Mieux, raconte toujours le point focal de Kaffrine, depuis le début du projet, la mairie de Kaffrine implique les leaders des associations de personnes handicapées lors des débats d’orientation budgétaire. «Nous avons proposé 5 personnes handicapées dans les différentes commissions pour être au fait des décisions prises au niveau du Conseil municipal. Louga n’est pas en reste. A terme, nous voudrions former 300 hommes et femmes handicapés sur les questions de droits humains, de participation politique et nous en avons formé la moitié dans les zones concernées par ce projet», soutient M. Fall. Ces mêmes activités ont également eu lieu à Louga, Kaolack et Pikine.
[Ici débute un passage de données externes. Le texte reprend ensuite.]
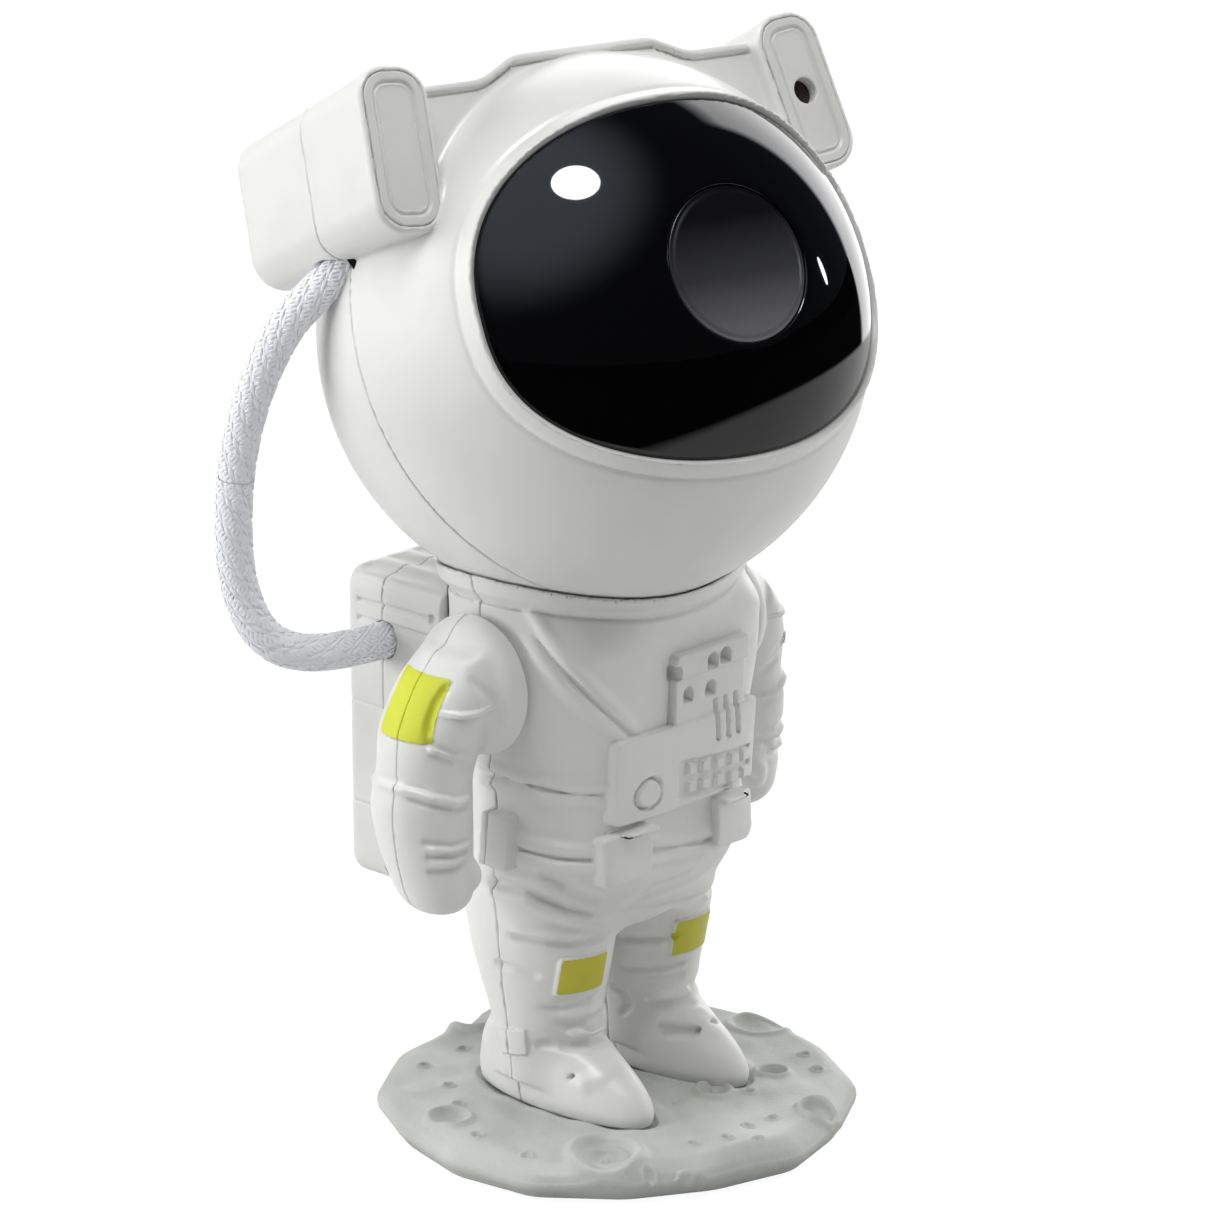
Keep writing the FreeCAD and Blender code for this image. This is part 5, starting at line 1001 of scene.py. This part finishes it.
def braidedHose(name, points, marks, fromMark, toMark, total):
    """A sleeve of flat yarns wound both ways, each two over and two under the others: a yarn's centre is at
    radius r + lift * wave(crossings), angle +-2 pi s / turn, over a plain inner tube."""
    keep_ = (marks >= fromMark - 1e-6) & (marks <= toMark + 1e-6)
    line, s = points[keep_], marks[keep_]
    across, over = frames[0][keep_], frames[1][keep_]
    count = hose["strands"]
    radius = hose["diameter"] / 2 - 0.3
    allPoints, allFaces, allUv, kinds = [], [], [], []
    start = 0
    near = np.minimum(s, total - s)
    width = hose["strandWidth"] * (0.8 + 0.2 * ramp(5, 28, near))
    for way in (1, -1):
        for i in range(count):
            angle = way * 2 * math.pi * s / hose["turnLength"] + 2 * math.pi * i / count
            phase = 2 * math.pi * (s * count / hose["turnLength"] * 2 + (i if way > 0 else i + 2)) / 4
            lift = 0.13 * np.clip(1.6 * np.sin(phase + (0 if way > 0 else math.pi)), -1, 1)
            rows = []
            slant = math.atan2(2 * math.pi * radius, hose["turnLength"])
            for u, v in ((-0.5, 0.0), (-0.25, 0.5), (0.25, 0.5), (0.5, 0.0), (0.0, -0.5)):
                turn = angle + u * width * math.cos(slant) / radius
                reach = radius + lift + v * 0.3
                slide = -way * u * width * math.sin(slant)
                out = np.cos(turn)[:, None] * across + np.sin(turn)[:, None] * over
                rows.append(line + out * reach[:, None] + slide[:, None] * pathWays[keep_])
            ring = np.stack(rows, 1)
            ring[0] = ring[0].mean(0)
            ring[-1] = ring[-1].mean(0)
            ring = ring.reshape(-1, 3)
            faces = gridFaces(len(s), 5, True)
            allPoints.append(ring)
            allFaces.append(faces + start)
            allUv.append(np.stack([np.repeat(s, 5) + i * 7.3, np.tile([0, 0.25, 0.75, 1.0, 0.5], len(s))], 1))
            kinds.append(np.zeros(len(faces), int))
            start += len(ring)
    # Inner tube, grey as painted shade in the gaps between the yarns
    turns = np.linspace(0, 2 * math.pi, 28, endpoint=False)
    core = (line[:, None, :] + (radius - 0.45) * (np.cos(turns)[None, :, None] * across[:, None, :]
                                                 + np.sin(turns)[None, :, None] * over[:, None, :]))
    core[0], core[-1] = line[0], line[-1]
    allPoints.append(core.reshape(-1, 3))
    coreFaces = gridFaces(len(s), 28, True)
    allFaces.append(coreFaces + start)
    allUv.append(np.zeros((len(s) * 28, 2)))
    kinds.append(np.ones(len(coreFaces), int))
    points_, faces_ = np.concatenate(allPoints), np.concatenate(allFaces)
    piece = addPiece(name, points_, faces_, yarn)
    piece.data.materials.append(hoseGapShade)
    kinds = np.concatenate(kinds)
    piece.data.polygons.foreach_set("material_index", kinds.astype(np.int32))
    uv = np.concatenate(allUv)
    layer = piece.data.uv_layers.new(name="strand")
    corner = np.zeros(len(piece.data.loops), np.int32)
    piece.data.loops.foreach_get("vertex_index", corner)
    layer.data.foreach_set("uv", uv[corner].astype(np.float32).ravel())
    merge(piece)
    return piece, line


# The inner tube is coloured grey as painted shade for the gaps in the braid
hoseGapShade = mouldedPlastic("hoseCorePaintedShade", "#8F9096", "#7E8086", 0.6, 0.5, 0.01)
hoseLine, hoseMarks = evenly(routePoints(hosePoints), 0.25)
hoseTotal = hoseMarks[-1]
frames = pathFrames(hoseLine)
pathWays = np.gradient(hoseLine, axis=0)
pathWays /= np.linalg.norm(pathWays, axis=1)[:, None]
meet = np.array([-59.757, 48.784, 141.76])
meetIndex = int(np.argmin(np.linalg.norm(hoseLine - meet, axis=1)))
startIndex = int(np.argmin(np.linalg.norm(hoseLine - np.array([-26.5, 38.8, 102.7]), axis=1)))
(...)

Pour Moussa Thiaré, il s’agira également d’éliminer la stigmatisation et la discrimination. Cela passe par des réformes. «Nous avons le Code du travail qui n’est pas très inclusif parce qu’il y a des aspects qui ne permettent pas à la personne handicapée de jouir pleinement de ses droits.»
Commentant l’actualité récente avec cette dame handicapée qui avait été violentée par un Asp, M. Thiaré soutient que cela leur laisse un goût d’inachevé. Aussi, fait-il savoir que cet incident leur met la pression dans la mesure où cela «témoigne de la nécessité de mieux articuler les activités de promotion en faveur des droits des personnes handicapées en mettant l’accent sur la sensibilisation». Pour lui, ce projet est un livre ouvert et il n’est pas encore terminé. «Cette vidéo du 8 juin est une preuve tangible de la méconnaissance du handicap par certaines personnes», clame-t-il. Il exhorte l’Etat à mettre en place des projets comme celui-ci et renforcer l’éducation inclusive. «Elle seule pourra permettre aux handicapés de se former, d’espérer avoir un emploi, d’en bénéficier ou d’avoir la possibilité d’accéder à des projets. Nous avons espoir qu’avec la mise en œuvre de ce projet, à terme, nous allons changer pas mal de choses», croit-il. Certes le changement d’attitude est difficile, mais le contexte est favorable, relève Khady Ba. «Ce projet va se dérouler jusqu’en 2021 avec la volonté de toutes les parties prenantes. Nous essayons de contourner les difficultés.»